Axa's 2006 Profit Beats Predictions, Rising 18%
French insurance giant AXA said Thursday that improving sales in its life insurance and asset management businesses helped lift 2006 profit 18%.
Beating analysts' predictions, AXA's net income rose to 5.09 billion euros ($6.69 billion) last year from 4.32 billion euros in 2005. A Dow Jones Newswires poll gave an average net profit forecast of 4.89 billion euros ($6.43 billion).
AXA, France's biggest insurance company by market capitalization, said underlying earnings -- which exclude capital gains and are considered a key measure of insurance company profitability -- were up 20% percent at 4.01 billion euros.

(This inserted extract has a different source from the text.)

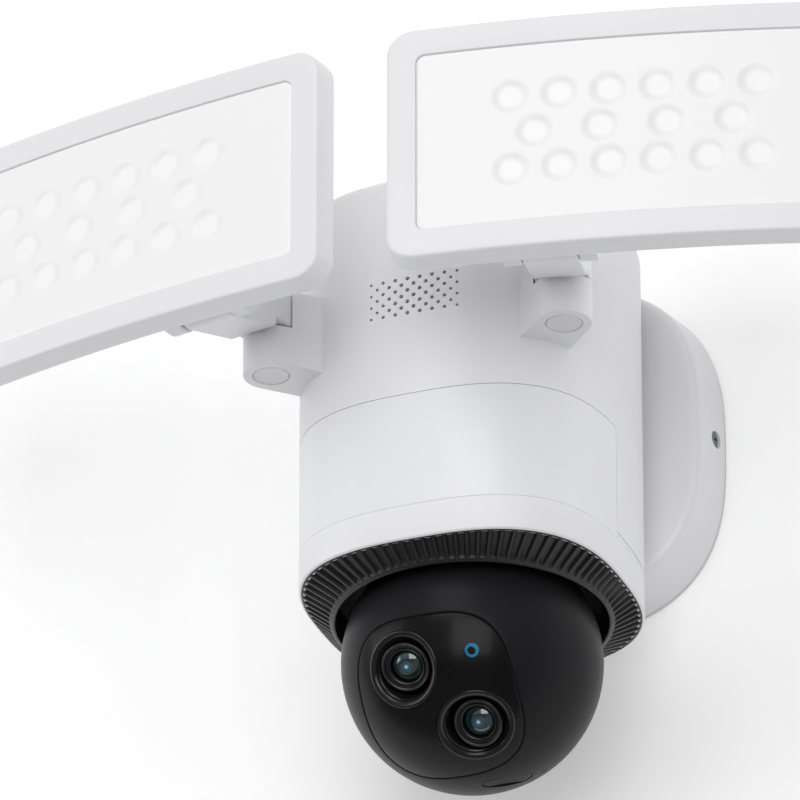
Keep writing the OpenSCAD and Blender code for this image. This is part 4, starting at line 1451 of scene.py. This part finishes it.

Life and savings products were the main contributor to underlying earnings, rising 20% to 2.33 billion euros ($3.06 billion) from 1.93 billion euros the year before.
Sales of life and savings products were strongest in Britain. The United States saw strong sales growth of variable annuities and life insurance contracts, while French life and savings also posted strong sales growth, the company said.
In addition, life and savings sales enjoyed a boost at all insurance companies operating in France because of taxation changes on home purchase savings plans, known in France as PELs.
In June, AXA agreed to buy the Winterthur insurance company from Credit Suisse Group for 7.9 billion (US$10.38 billion) in cash, giving it a major presence in Switzerland and bolstering its activities elsewhere in Europe and emerging markets.
AXA said Thursday that it aims to generate 350 million euros ($460.08 million) in savings from the deal by 2010, up from the 280 million euros ($368.06 million) forecast when the acquisition was announced. The company said in a statement that it will recommend a 2006 dividend of 1.06 euros, up 20% from the previous year.
AXA didn't give a breakdown of second-half earnings.